Your task: Return the listing below in full, with every line exactly as it is.

■ ■ ■

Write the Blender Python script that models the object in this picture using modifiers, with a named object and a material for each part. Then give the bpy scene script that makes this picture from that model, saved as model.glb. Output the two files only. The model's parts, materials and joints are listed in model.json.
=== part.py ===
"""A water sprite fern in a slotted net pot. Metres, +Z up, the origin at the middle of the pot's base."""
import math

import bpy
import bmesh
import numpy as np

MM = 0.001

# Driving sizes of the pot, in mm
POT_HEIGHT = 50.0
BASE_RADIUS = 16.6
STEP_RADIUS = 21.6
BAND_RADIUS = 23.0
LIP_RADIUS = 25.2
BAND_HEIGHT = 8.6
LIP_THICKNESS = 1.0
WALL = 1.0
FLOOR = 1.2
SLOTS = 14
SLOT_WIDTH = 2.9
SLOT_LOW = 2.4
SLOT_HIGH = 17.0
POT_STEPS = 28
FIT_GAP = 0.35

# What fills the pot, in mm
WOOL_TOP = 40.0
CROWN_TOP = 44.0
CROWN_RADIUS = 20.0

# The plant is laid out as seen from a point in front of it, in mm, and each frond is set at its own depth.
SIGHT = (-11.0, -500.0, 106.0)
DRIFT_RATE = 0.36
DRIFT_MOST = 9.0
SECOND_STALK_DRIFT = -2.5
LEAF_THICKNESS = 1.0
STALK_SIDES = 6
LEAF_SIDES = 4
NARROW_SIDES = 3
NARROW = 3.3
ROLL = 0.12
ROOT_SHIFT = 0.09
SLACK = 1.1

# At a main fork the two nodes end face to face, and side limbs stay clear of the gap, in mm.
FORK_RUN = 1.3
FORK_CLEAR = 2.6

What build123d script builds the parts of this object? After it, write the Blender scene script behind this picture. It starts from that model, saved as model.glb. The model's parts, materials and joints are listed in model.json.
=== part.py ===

■ ■ ■

Task output:
Write the Blender Python script that models the object in this picture using modifiers, with a named object and a material for each part. Then give the bpy scene script that makes this picture from that model, saved as model.glb. Output the two files only. The model's parts, materials and joints are listed in model.json.
=== part.py ===
"""A water sprite fern in a slotted net pot. Metres, +Z up, the origin at the middle of the pot's base."""
import math

import bpy
import bmesh
import numpy as np

MM = 0.001

# Driving sizes of the pot, in mm
POT_HEIGHT = 50.0
BASE_RADIUS = 16.6
STEP_RADIUS = 21.6
BAND_RADIUS = 23.0
LIP_RADIUS = 25.2
BAND_HEIGHT = 8.6
LIP_THICKNESS = 1.0
WALL = 1.0
FLOOR = 1.2
SLOTS = 14
SLOT_WIDTH = 2.9
SLOT_LOW = 2.4
SLOT_HIGH = 17.0
POT_STEPS = 28
FIT_GAP = 0.35

# What fills the pot, in mm
WOOL_TOP = 40.0
CROWN_TOP = 44.0
CROWN_RADIUS = 20.0

# The plant is laid out as seen from a point in front of it, in mm, and each frond is set at its own depth.
SIGHT = (-11.0, -500.0, 106.0)
DRIFT_RATE = 0.36
DRIFT_MOST = 9.0
SECOND_STALK_DRIFT = -2.5
LEAF_THICKNESS = 1.0
STALK_SIDES = 6
LEAF_SIDES = 4
NARROW_SIDES = 3
NARROW = 3.3
ROLL = 0.12
ROOT_SHIFT = 0.09
SLACK = 1.1

# At a main fork the two nodes end face to face, and side limbs stay clear of the gap, in mm.
FORK_RUN = 1.3
FORK_CLEAR = 2.6

What build123d script builds the parts of this object? After it, write the Blender scene script behind this picture. It starts from that model, saved as model.glb. The model's parts, materials and joints are listed in model.json.
=== part.py ===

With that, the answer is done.